All your recent '80s revivalism has been wholly about the currency of cool, kids.
Cool, that erected artifice of style behind which embarrassingly human, decidedly
non-masculine things like, y'know, emotions and individualism can
be safely sheltered, such unfitness never to be witnessed by the prying eyes
of rival upright mammals. By (naked) aping the Diazepam'd detachment of the vapid,
vacant Reaganist decade, the hipoisie humanoids have, in their too-easy irony,
bought the myth (like cha-ching literally); enthusiastically buying
into being the sort of satirical stereotypes skewered back-in-that-day by Bret
Easton Ellis. And the soundtrack to all this has been completely meaningless
music where, oh, say, a bunch of bands from the shoulder-pad era are drolly read
out in an emotionless monotone, whilst a drum-machine pounds with beats so non-Neptunian
that even y'mama can match them to their era. Swedish duo The Similou are happily
hi-topping their way into retro-electro's laced-up retread: plying gated reverb
on their keytars(!) until it rings out like a Pseudo Echo, painting in purely
plasticky shades of synthetic synth sound, and parading a band logo(!) that looks
the pink neon sign out front of some coke-ridden "Miami Vice" nightclub.

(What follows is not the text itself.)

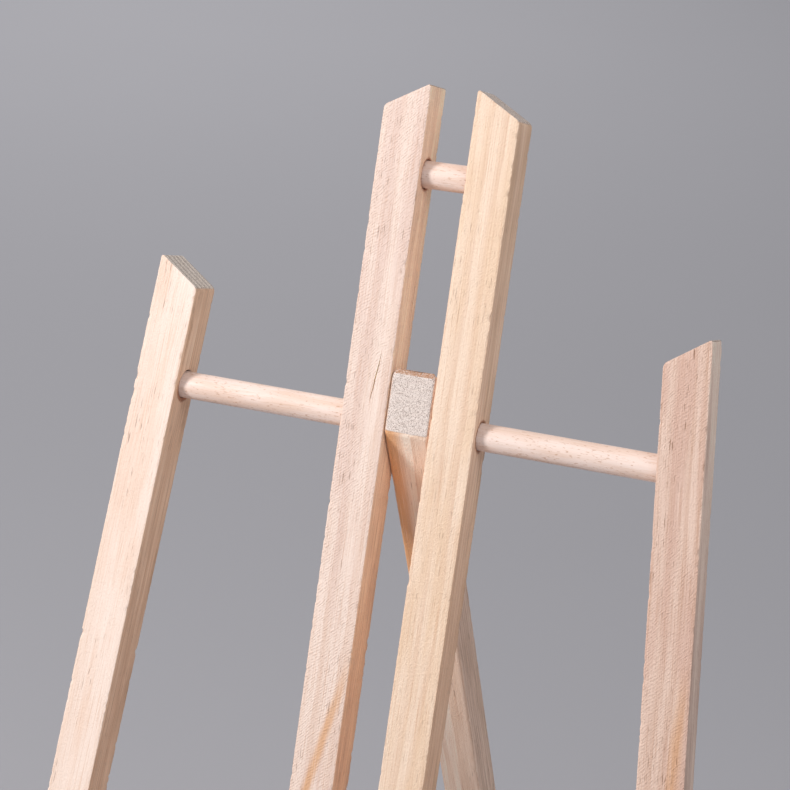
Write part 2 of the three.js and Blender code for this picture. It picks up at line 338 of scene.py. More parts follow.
def screw_recess(bm, place, x, z):
    """The countersink of a screw driven in from the back face until its head is flush."""
    turn = Matrix.Rotation(math.radians(90), 4, "X")
    profile = [(0, -1 * mm), (SCREW_HEAD, -1 * mm), (SCREW_HEAD, 0), (SCREW_SHANK, SCREW_SINK),
               (0, SCREW_SINK)]
    turned(bm, profile, place @ Matrix.Translation((x, STICK / 2, z)) @ turn, 32)


def drying_crack(bm, place, top, bottom, width, depth):
    """A thin crack that opened along the grain as the wood dried, deepest in the middle."""
    crack = bmesh.new()
    bmesh.ops.create_cube(crack, size=1)
    bmesh.ops.subdivide_edges(crack, edges=crack.edges, cuts=9, use_grid_fill=True)
    line = bottom - top
    for vert in crack.verts:
        way = vert.co.z + 0.5
        open_here = math.sin(math.pi * way) ** 0.7
        wander = 0.25 * mm * noise.noise((way * 6, 1.5, 0.5))
        x = top.x + line.x * (1 - way) + vert.co.x * width * open_here + wander
        y = -STICK / 2 + (vert.co.y + 0.3) * depth * (0.4 + open_here)
        vert.co = (x, y, top.z + line.z * (1 - way))
    bmesh.ops.transform(crack, matrix=place, verts=crack.verts)
    bmesh.ops.recalc_face_normals(crack, faces=crack.faces)
    spare = bpy.data.meshes.new("spare")
    crack.to_mesh(spare)
    crack.free()
    bm.from_mesh(spare)
    bpy.data.meshes.remove(spare)


def new_piece(name, bm, node, body, material, cutter=None):
    """Makes the piece's object, cuts its holes, and hands it to the frame in place of its CAD node."""
    mesh = bpy.data.meshes.new(name)
    bm.to_mesh(mesh)
    bm.free()
    piece = bpy.data.objects.new(name, mesh)
    scene.collection.objects.link(piece)
    if cutter is not None:
        tool_mesh = bpy.data.meshes.new("tool")
        cutter.to_mesh(tool_mesh)
        cutter.free()
        tool = bpy.data.objects.new("tool", tool_mesh)
        scene.collection.objects.link(tool)
        cut = piece.modifiers.new("holes", "BOOLEAN")
        cut.object = tool
        cut.operation = "DIFFERENCE"
        cut.solver = "EXACT"
        result = piece.evaluated_get(bpy.context.evaluated_depsgraph_get())
        drilled = bpy.data.meshes.new_from_object(result)
        piece.modifiers.clear()
        piece.data = drilled
        bpy.data.meshes.remove(mesh)
        bpy.data.objects.remove(tool)
        bpy.data.meshes.remove(tool_mesh)
        mesh = drilled
        mesh.name = name
    mesh.shade_smooth()
    mesh.set_sharp_from_angle(angle=CREASE)
    mesh.materials.clear()
    mesh.materials.append(material)
    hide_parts(node)
    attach(piece, body)


def calc(tree, operation, *values):
    """A Math node's result."""
    return put(tree, "ShaderNodeMath", dict(enumerate(values)), operation=operation).outputs[0]


def hypotenuse(tree, across, up):
    squares = calc(tree, "ADD", calc(tree, "MULTIPLY", across, across), calc(tree, "MULTIPLY", up, up))
    return calc(tree, "SQRT", squares)


def stretch(tree, vector, across, along):
    """Millimetres to noise cells: so many cells a millimetre across the grain and along it."""
    inputs = {0: vector, 1: (across, across, along)}
    return put(tree, "ShaderNodeVectorMath", inputs, operation="MULTIPLY").outputs[0]


def ramp(tree, value, low, high, bottom=0.0, top=1.0):
    """A smooth step from bottom to top as the value goes from low to high."""
    inputs = {"Value": value, "From Min": low, "From Max": high, "To Min": bottom, "To Max": top}
    return put(tree, "ShaderNodeMapRange", inputs, interpolation_type="SMOOTHSTEP").outputs["Result"]


def speckle(tree, vector, seed, detail=2.0, rough=0.5):
    inputs = {"Vector": vector, "W": seed, "Scale": 1.0, "Detail": detail, "Roughness": rough}
    return put(tree, "ShaderNodeTexNoise", inputs, noise_dimensions="4D").outputs["Fac"]


def blend(tree, mask, first, second, mode="MIX"):
    """Two colours mixed by a mask."""
    node = put(tree, "ShaderNodeMix", {0: mask, 6: first, 7: second}, data_type="RGBA", blend_type=mode)
    return node.outputs[2]


def node_group(name, inputs, outputs):
    """An empty group with named sockets. Returns it with the sockets to read and the ones to fill."""
    group = bpy.data.node_groups.new(name, "ShaderNodeTree")
    for label, kind, value in inputs:
        socket = group.interface.new_socket(label, in_out="INPUT", socket_type="NodeSocket" + kind)
        if kind == "Float":
            socket.default_value = value
    for label in outputs:
        group.interface.new_socket(label, in_out="OUTPUT", socket_type="NodeSocketFloat")
    return group, group.nodes.new("NodeGroupInput").outputs, group.nodes.new("NodeGroupOutput").inputs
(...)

Yet,
what separates them from the flock is the way they trade in unbridled passion,
these black sheep daring to wear their hearts on their rolled-up sleeves. Their
debut disc's lead single, "All This Love," screams with an enamored exuberance
probably unheard on a fashion-music dance floor since, like, Daft Punk's "One
More Time." Whilst so much of the lyricism is so much silliness there's
the repeated motif of "rainbow stylin'" which means little, and the opening verse, "A
city rooftop/ Summer night/ In your tank-top/ Rainbow stylin'," hardly bespeaks
a song wading into the deep end of retro-electro's shallow, shallow pool hearing
whichever one of these two Similou dudes it is wail the song's chorus (which
features "all this love!" prominently and repeatedly) is enough to fill folk
with the rapture, such rapturousness infectious, the song likely to fill the
floor with love-in-ish lovin', even as the song speaks of its lyrical love leading
to heartbreak (like: "I never felt so blue"). There's nothing else here on their
debutante ball which, wonderfully, is an album clocking in at 8 tracks/32
minutes that's quite so stirringly sterling; although, in a beautiful
bookend, there's more super-passionate, vaguely unhinged wailing at the beginning
of the longplayer's last shot, "Boogie Down," where the hilarious refrain "Boogie
now!/ Boogie down!/ I say boogie 'til you bleeeeeeeeed/ In the disco light" is
treated like the ultimate call to arms, having the sand to stand and deliver
an anthem demanding cats forget fears of fucking-up their carefully-coiffed fringe,
and to get up and actually, like, dance, uninhibited, once more (from the top).
Which, whilst hardly revelatory in greater dancin'-music culture, seems wholly
alien to electro's preening, passionless Planet Earth.